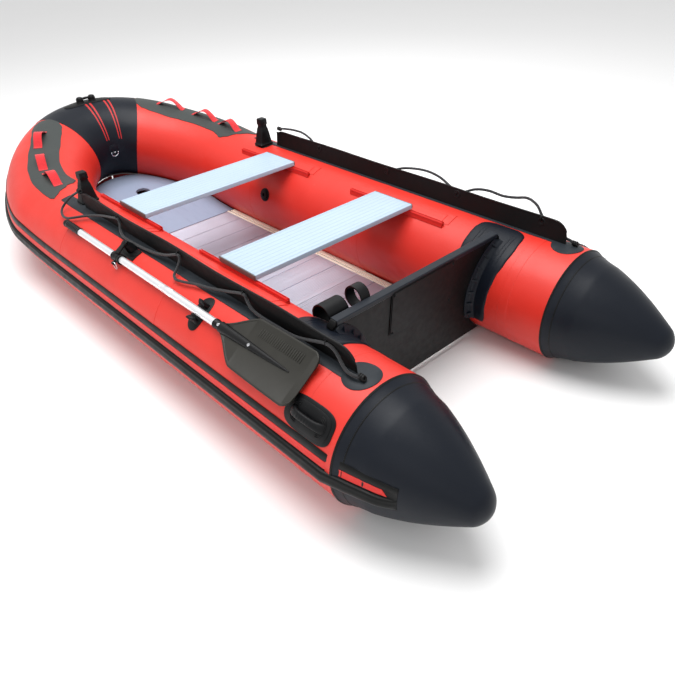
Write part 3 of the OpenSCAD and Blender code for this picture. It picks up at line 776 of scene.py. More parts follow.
def transom():
    outline = board_outline()
    board = Shape().slab(outline, 0.0, BOARD_T, RAKED @ STANDING)
    piece("transom_board", board, "transom", "hull", "transom", bevel=0.002)
    cap = Shape()
    half = HALF_W - 0.024
    section = [(-0.0015, -0.016), (-0.003, -0.014), (-0.003, 0.0005), (0.0, 0.003), (BOARD_T, 0.003),
               (BOARD_T + 0.003, 0.0005), (BOARD_T + 0.003, -0.014), (BOARD_T + 0.0015, -0.016),
               (BOARD_T, -0.0003), (0.0, -0.0003)]
    cap.loft([[RAKED @ Vector((x, y, TR_H + z)) for y, z in section] for x in spread(-half, half, 6)])
    piece("transom_cap", cap, "cap", "hull")
    pads, (lo, hi) = Shape(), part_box("motor_pads")
    w, h, t = hi.x - lo.x, 0.2, 0.006
    for q, y0 in ((-1, -0.0003), (1, BOARD_T + 0.0003)):
        place = RAKED @ Matrix.Translation((0, y0, TR_H - h / 2 - 0.0032)) @ STANDING
        pads.slab(rounded(w, h - 0.006, 0.016), 0, q * t * 0.6, place)
        pads.slab(rounded(w - 0.012, h - 0.018, 0.012), 0, q * t, place, 0.0015 * q)
        for x in (-1, 1):
            for z in (-1, 1):
                spot = place @ Matrix.Translation((x * (w / 2 - 0.014), z * (h / 2 - 0.018), 0))
                screw = ((0.0055, -t), (0.0055, 0.0016), (0.004, 0.003), (0.0015, 0.003), (0.0012, 0.0018))
                pads.lathe([(a, q * (t + b)) for a, b in screw], spot, 14)
    piece("motor_plates", pads, "pad", "hull", "motor_pads")


HOLD_AFT = [(89, -1.15), (97, -1.16), (104, -1.166), (120, -1.172), (135, -1.166), (150, -1.154), (172, -1.144),
            (190, -1.138), (208, -1.13)]
HOLD_FORE = [(89, -0.962), (96, -0.952), (106, -0.944), (125, -0.946), (145, -0.954), (156, -0.978), (172, -0.982),
             (208, -0.984)]


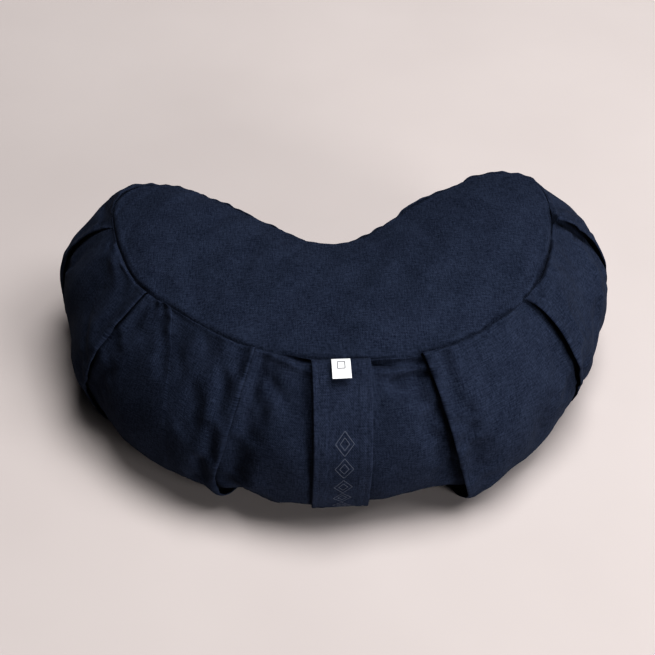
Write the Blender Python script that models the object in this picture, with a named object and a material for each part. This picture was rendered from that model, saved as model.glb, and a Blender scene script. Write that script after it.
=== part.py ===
"""Crescent floor cushion: a sewn, zipped cover with a carry handle, over a zipped liner full of hulls.

Metres, +Z up. The origin is on the floor under the middle of the cushion. The round front faces -Y,
the hollow back faces +Y, and the cushion is the same left and right of the YZ plane. The handle and the
label are sewn on a few millimetres to the left of it.
"""

import math
from collections import namedtuple
from functools import lru_cache

import bmesh
import bpy
import numpy as np
from mathutils import Matrix, Vector

# Plan of the top seam: a round front, two round horns, straight flanks and a round notch.
FRONT_RADIUS = 0.176
FRONT_CENTRE_Y = 0.0830
HORN_CENTRE = (0.136, 0.0730)
FLANK_ANGLE = math.radians(37)
NOTCH_RADIUS = 0.0516

# Heights and fullness of the cover.
TOP_SEAM = 0.130
BASE_SEAM = 0.006
TOP_CROWN = 0.009
FRONT_BULGE = 0.041
HORN_BACK_BULGE = 0.033
FLANK_BULGE = 0.012
NOTCH_BULGE = 0.006
BULGE_OVERLAP = 0.020
BASE_SPREAD = 0.016
TOP_FULLNESS = 1.0
BASE_FULLNESS = 0.42

# Cloth.
COVER_CLOTH = 0.0012
LINER_CLOTH = 0.0010
SEAM_GAP = 0.0003

# Underside: flat on the floor, lifted at its edge and in a valley along the zip.
EDGE_LIFT_WIDTH = 0.022
SLOT_HALF = 0.0062
ZIP_HALF = 0.115
Valley = namedtuple("Valley", "lift plateau width end_start end_stop margin")
COVER_VALLEY = Valley(0.0072, SLOT_HALF, 0.034, ZIP_HALF + 0.013, ZIP_HALF + 0.029, 0.015)
LINER_VALLEY = Valley(0.0117, 0.030, 0.050, ZIP_HALF + 0.022, ZIP_HALF + 0.048, 0.015)
HULLS_VALLEY = Valley(0.0130, 0.032, 0.052, ZIP_HALF + 0.024, ZIP_HALF + 0.050, 0.008)

# Zip in the underside, and the smaller one in the liner's front wall.
ZIP_Y = -0.007
ZIP_Z = 0.0090
LINER_ZIP_Z = 0.060
LINER_ZIP_HALF = 0.100
LINER_ZIP_SCALE = 0.75
LINER_ZIP_DEPTH = 0.0030
TAPE_OVERRUN = 0.008
SLIDER_HALF = 0.006
LINER_FLOOR = 0.0023
HULLS_FLOOR = 0.0066
LINER_CROWN = TOP_CROWN - 0.001

# Carry handle and label, on the front.
HANDLE_X = -0.0045
HANDLE_HALF_WIDTH = 0.0215
HANDLE_THICKNESS = 0.0022
HANDLE_STANDOFF = 0.0058
HANDLE_FREE = (0.26, 0.80)
HANDLE_SEWN = (0.045, 0.965)
LABEL_X = -0.0075
LABEL_HALF_WIDTH = 0.007
LABEL_THICKNESS = 0.0012
LABEL_RUN = (0.055, 0.165)
HANDLE_JOIN = 0.0015
HANDLE_RISE = 0.7

# How finely the cloth is divided.
FRONT_STEPS = 20
HORN_STEPS = 6
FLANK_STEPS = 4
NOTCH_STEPS = 4
WALL_STEPS = 9
PANEL_STEPS = 6
LINER_STEPS = 4
UNDER_ALONG = 22
UNDER_ACROSS = 12
SHORTEST_STEP = 0.004

Sack = namedtuple("Sack", "plan_inset top base bulge_loss cloth")
COVER = Sack(0.0, TOP_SEAM, BASE_SEAM, 0.0, COVER_CLOTH)
LINER = Sack(0.0030, 0.1262, 0.0100, 0.0065, LINER_CLOTH)
HULLS = Sack(0.0075, 0.1245, 0.0169, 0.0090, 0.0)

# Each look is a colour, a roughness and a metallic value.
COLOURS = {
    "navy_cloth": ((0.016, 0.022, 0.045, 1.0), 0.92, 0.0),
    "navy_webbing": ((0.020, 0.027, 0.052, 1.0), 0.88, 0.0),
    "white_label": ((0.85, 0.86, 0.87, 1.0), 0.80, 0.0),
    "navy_tape": ((0.014, 0.018, 0.036, 1.0), 0.85, 0.0),
    "navy_coil": ((0.018, 0.022, 0.040, 1.0), 0.45, 0.0),
    "dark_metal": ((0.12, 0.12, 0.13, 1.0), 0.35, 1.0),
    "natural_cloth": ((0.62, 0.57, 0.47, 1.0), 0.95, 0.0),
    "natural_tape": ((0.66, 0.62, 0.54, 1.0), 0.85, 0.0),
    "hulls": ((0.11, 0.065, 0.035, 1.0), 0.80, 0.0),
}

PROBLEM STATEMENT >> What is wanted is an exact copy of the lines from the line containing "Write the Blender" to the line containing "full of hulls.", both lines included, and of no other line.

WORKED ANSWER >>
Write the Blender Python script that models the object in this picture, with a named object and a material for each part. This picture was rendered from that model, saved as model.glb, and a Blender scene script. Write that script after it.
=== part.py ===
"""Crescent floor cushion: a sewn, zipped cover with a carry handle, over a zipped liner full of hulls.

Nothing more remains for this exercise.